Well, about 4 years ago I got him a good deal on a Torker adult trike. He was riding the sucker everywhere and, by showing the thing off, I've sold 7 more to my neighbors.

Thanksgiving of 2007, he had a stroke. Looked bad at first but he has come back remarkably. Almost a complete recovery. He can no longer drive so he gets out on that trike every day - it's his freedom.

I was off today and we had arranged that he'd come over and I'd give his trike a much needed tuneup and cleaning. After my "fixie" ride this morning we got to it. Then he hands me this envelope. Sunday is my birthday and he said it was my birthday present. I set it aside and finished working on his "racing machine."

About 2:00 p.m. Jill got home from work and we three sat down at the patio table over some beers. I opened the envelope and what was inside was the money to pay off the Bertoni. I said I couldn't take it but he insisted. Said he'd rather see me get something that I loved and would make the best of while he could see it come to fruition rather than his greedy relatives who were just waiting for him to die. Crap, I was in tears.

I just don't know what to say except I'm "gobsmacked."

This one is for Bob Kennedy!:thumbsup:


----------



## Dave Hickey (Jan 27, 2002)

Richard my friend, you deserve this bike....enjoy it..

good things happens to good people who do good deeds 

it couldn't happen to a nicer guy......I can't wait to see it in person



:thumbsup: :thumbsup:


----------



## Henry Porter (Jul 25, 2006)

At first I couldn't decide if the bike or the story was better but after a bit of thought, the story is. Glad to see you have such a special friendship and can't wait to see it built up. Congrats.:thumbsup: :thumbsup: :thumbsup:


----------



## moschika (Feb 1, 2004)

Great story! :thumbsup: makes the bike all the more special. can't wait to see the final on this.


----------



## tihsepa (Nov 27, 2008)

Now thats cool. Not so much the bike (although it is cool) but the story.
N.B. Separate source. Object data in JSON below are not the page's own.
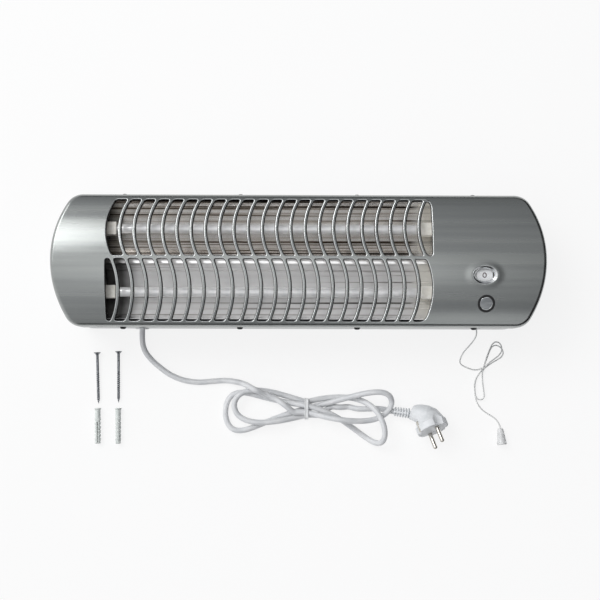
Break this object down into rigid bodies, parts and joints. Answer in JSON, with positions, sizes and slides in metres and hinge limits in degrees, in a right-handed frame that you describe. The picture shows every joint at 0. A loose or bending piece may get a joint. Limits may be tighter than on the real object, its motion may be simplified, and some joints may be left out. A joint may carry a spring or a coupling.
{
  "type": "electric bar heater",
  "caption": "Wall-mounted quartz bar heater with a curved slotted guard, pull-cord switch, tilting wall bracket and a supply lead with plug.",
  "frame": {"origin": "midway between the two wall holes of the bracket, on the wall plane", "axes": "+X along the heating bars, +Y up the wall, +Z out of the wall through the guard; lying on its back the heater rests on z = 0"},
  "size_m": [0.54, 0.2858, 0.0974],
  "materials": {
    "silver_paint": "satin grey stoved paint on pressed steel",
    "zinc_steel": "bright zinc-coated sheet",
    "black_screw": "black finished pan head",
    "bright_sheet": "bright rolled reflector sheet",
    "quartz": "milky quartz glass",
    "resistance_wire": "dark oxidised wound wire",
    "ceramic": null,
    "brass": "plain brass",
    "bright_trim": "bright plated trim ring",
    "clear_lens": "clear window",
    "badge_foil": "printed foil disc",
    "ivory_plastic": "ivory thermoset plastic",
    "white_plastic": "white moulded plastic",
    "knob_plastic": "slightly translucent white plastic",
    "spring_steel": "bright steel",
    "braided_cord": "white braided polyester",
    "white_lead": "white flexible sheath",
    "tie_plastic": "white plastic strip",
    "wire_insulation": "coloured silicone insulation",
    "nickel_brass": "nickel-plated brass"
  },
  "bodies": {
    "housing": {"front_cover": "silver_paint", "rear_tray": "zinc_steel", "cover_screws": "black_screw", "reflector_upper": "bright_sheet", "reflector_lower": "bright_sheet", "reflector_ridge": "bright_sheet", "end_plate_left": "bright_sheet", "end_plate_right": "bright_sheet", "quartz_tube_upper": "quartz", "quartz_tube_lower": "quartz", "heating_coil_upper": "resistance_wire", "heating_coil_lower": "resistance_wire", "ceramics_left": "ceramic", "ceramics_right": "ceramic", "tube_terminals": "brass", "terminal_link": "brass", "thermal_cutout": "zinc_steel", "indicator_bezel": "bright_trim", "indicator_lens": "clear_lens", "round_badge": "badge_foil", "switch_frame": "zinc_steel", "switch_block": "ivory_plastic", "return_spring": "spring_steel", "pull_cord_bush": "white_plastic", "lead_bush": "white_plastic", "lead_sleeve": "white_plastic", "inner_lead": "white_lead", "clamp_base": "ivory_plastic", "clamp_bar": "ivory_plastic", "clamp_screws": "spring_steel", "terminal_block": "ivory_plastic", "lead_cores": "wire_insulation", "inner_wires": "wire_insulation", "earth_screw": "brass", "hinge_bolts": "spring_steel", "hinge_nuts": "spring_steel", "wall_screws": "spring_steel", "wall_plugs": "white_plastic", "power_cord": "white_lead", "cord_hank": "white_lead", "cord_tail": "white_lead", "cord_tie": "tie_plastic", "plug_relief": "white_lead", "plug_body": "white_plastic", "plug_pins": "nickel_brass", "earth_contacts": "nickel_brass"},
    "bracket": {"wall_bracket": "zinc_steel"},
    "selector": {"number_wheel": "white_plastic", "ratchet_wheel": "brass", "switch_shaft": "spring_steel"},
    "lever": {"switch_lever": "brass", "drive_blade": "spring_steel"},
    "pull_cord": {"pull_rod_cord": "braided_cord", "stop_knot": "braided_cord", "pull_cord": "braided_cord", "bow_knot": "braided_cord", "pull_loops": "braided_cord", "pull_tail_cord": "braided_cord", "pull_knob": "knob_plastic"}
  },
  "joints": [
    {"name": "bracket_tilt", "type": "hinge", "parent": "housing", "child": "bracket", "pos_m": [0, -0.03, 0.006], "axis": [-1, 0, 0], "range_deg": [0, 30]},
    {"name": "selector_turn", "type": "hinge", "parent": "housing", "child": "selector", "pos_m": [0.202, -0.0171, 0.068], "axis": [1, 0, 0], "continuous": true},
    {"name": "lever_turn", "type": "hinge", "parent": "housing", "child": "lever", "pos_m": [0.214, -0.0171, 0.068], "axis": [-1, 0, 0], "range_deg": [0, 25]},
    {"name": "cord_pull", "type": "slide", "parent": "housing", "child": "pull_cord", "axis": [0, -1, 0], "range_m": [0, 0.013], "stiffness_N_per_m": 250}
  ],
  "couplings": [
    {"joint": "lever_turn", "follows": "cord_pull", "rad_per_m": 32.26}
  ]
}
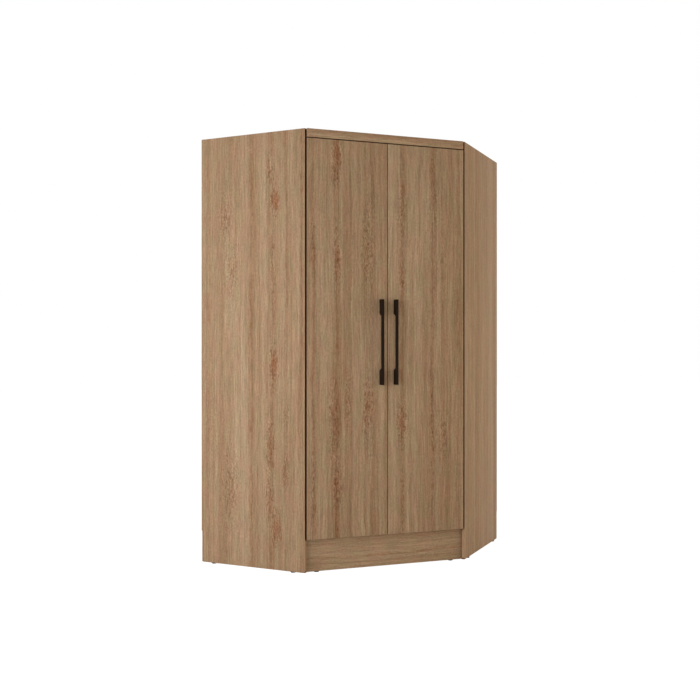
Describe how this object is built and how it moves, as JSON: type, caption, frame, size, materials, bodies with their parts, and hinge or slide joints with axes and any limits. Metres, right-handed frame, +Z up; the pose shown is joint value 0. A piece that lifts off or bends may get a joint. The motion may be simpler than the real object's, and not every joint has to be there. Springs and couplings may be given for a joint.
{
  "type": "corner wardrobe",
  "caption": "Corner wardrobe with a diagonal front, hinged doors on concealed hinges, a clothes rail and a fixed shelf, standing on glides.",
  "frame": {"origin": "centre of the bounding box's floor face, with the doors shut and the handles counted", "axes": "+Z up; the doors face -Y, so the wall corner lies on +Y; +X to the right of someone facing the doors"},
  "size_m": [1.697, 1.3086, 2.15],
  "materials": {
    "side_board": "melamine-faced board with a brown wood print, grain upright",
    "door_board": "melamine-faced board with a brown wood print, grain upright",
    "cross_board": "melamine-faced board with a brown wood print, grain level",
    "carcass_board": "melamine-faced board with a brown wood print",
    "hardboard": "hardboard, smooth brown face",
    "handle_black": "matt black",
    "hinge_nickel": "nickel-plated pressed steel",
    "zinc_steel": "zinc-plated steel",
    "chrome_tube": "bright chrome",
    "black_plastic": "moulded black plastic",
    "clear_buffer": "soft clear buffer"
  },
  "bodies": {
    "carcass": {"left_side_panel": "side_board", "right_side_panel": "side_board", "top_panel": "carcass_board", "base_panel": "carcass_board", "fixed_shelf": "carcass_board", "corner_post": "carcass_board", "left_rear_plinth": "carcass_board", "right_rear_plinth": "carcass_board", "front_plinth": "cross_board", "top_rail": "cross_board", "left_back_lower": "hardboard", "left_back_upper": "hardboard", "right_back_lower": "hardboard", "right_back_upper": "hardboard", "clothes_rail": "chrome_tube", "rail_bracket_1": "zinc_steel", "rail_bracket_2": "zinc_steel", "rail_bracket_3": "zinc_steel", "left_hinge_arm_1": "hinge_nickel", "left_hinge_arm_2": "hinge_nickel", "left_hinge_arm_3": "hinge_nickel", "left_hinge_arm_4": "hinge_nickel", "right_hinge_arm_1": "hinge_nickel", "right_hinge_arm_2": "hinge_nickel", "right_hinge_arm_3": "hinge_nickel", "right_hinge_arm_4": "hinge_nickel", "glide_left_side_front": "black_plastic", "glide_left_side_rear": "black_plastic", "glide_right_side_front": "black_plastic", "glide_right_side_rear": "black_plastic", "glide_front_left": "black_plastic", "glide_front_right": "black_plastic", "glide_corner_post": "black_plastic"},
    "left_hinge_links": {"left_hinge_link_1": "hinge_nickel", "left_hinge_link_2": "hinge_nickel", "left_hinge_link_3": "hinge_nickel", "left_hinge_link_4": "hinge_nickel"},
    "left_door": {"left_door_panel": "door_board", "left_handle": "handle_black", "left_handle_screw_1": "zinc_steel", "left_handle_screw_2": "zinc_steel", "left_door_buffer": "clear_buffer", "left_hinge_cup_1": "hinge_nickel", "left_hinge_cup_2": "hinge_nickel", "left_hinge_cup_3": "hinge_nickel", "left_hinge_cup_4": "hinge_nickel"},
    "right_hinge_links": {"right_hinge_link_1": "hinge_nickel", "right_hinge_link_2": "hinge_nickel", "right_hinge_link_3": "hinge_nickel", "right_hinge_link_4": "hinge_nickel"},
    "right_door": {"right_door_panel": "door_board", "right_handle": "handle_black", "right_handle_screw_1": "zinc_steel", "right_handle_screw_2": "zinc_steel", "right_door_buffer": "clear_buffer", "right_hinge_cup_1": "hinge_nickel", "right_hinge_cup_2": "hinge_nickel", "right_hinge_cup_3": "hinge_nickel", "right_hinge_cup_4": "hinge_nickel"}
  },
  "joints": [
    {"name": "left_link_pivot", "type": "hinge", "parent": "carcass", "child": "left_hinge_links", "pos_m": [-0.384, -0.61193, 0.264], "axis": [0, 0, -1], "range_deg": [-33.4, 0]},
    {"name": "left_door_hinge", "type": "hinge", "parent": "left_hinge_links", "child": "left_door", "pos_m": [-0.4058, -0.61093, 0.264], "axis": [0, 0, -1], "range_deg": [0, 128.4]},
    {"name": "right_link_pivot", "type": "hinge", "parent": "carcass", "child": "right_hinge_links", "pos_m": [0.384, -0.61193, 0.264], "axis": [0, 0, 1], "range_deg": [-33.4, 0]},
    {"name": "right_door_hinge", "type": "hinge", "parent": "right_hinge_links", "child": "right_door", "pos_m": [0.4058, -0.61093, 0.264], "axis": [0, 0, 1], "range_deg": [0, 128.4]}
  ],
  "couplings": [
    {"joint": "left_link_pivot", "follows": "left_door_hinge", "ratio": -0.26},
    {"joint": "right_link_pivot", "follows": "right_door_hinge", "ratio": -0.26}
  ]
}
You are a good person and deserve it.


----------



## VaughnA (Jun 3, 2003)

Awesome story. Karma does exist. Now build it up and take it by to show him. He'll be as pleased as you are.


----------



## zeytin (May 15, 2004)

Wow that's fantastic! He sounds like a wonderful knowledgeable man and obviously he thinks your pretty great too. Enjoy the bike and know that you deserve it.


----------



## Richard (Feb 17, 2006)

Thanks all. I cannot say enough about this very special man. I'm still somewhat in shock.


----------



## OldEndicottHiway (Jul 16, 2007)

Fantastic story. I'm so glad, and for someone I don't even know!

Sounds like the both of you have some stories to tell...God bless those who've "been there, done that." 

Give Bob an RBR hug (yes I'm a chick) from us.


----------



## shawndoggy (Feb 3, 2004)

Rad story. I'm a pretty crusty MF'r and this thread brought a tear to my eye. Karma indeed!


----------



## Richard (Feb 17, 2006)

VaughnA said:


> Awesome story. Karma does exist. Now build it up and take it by to show him. He'll be as pleased as you are.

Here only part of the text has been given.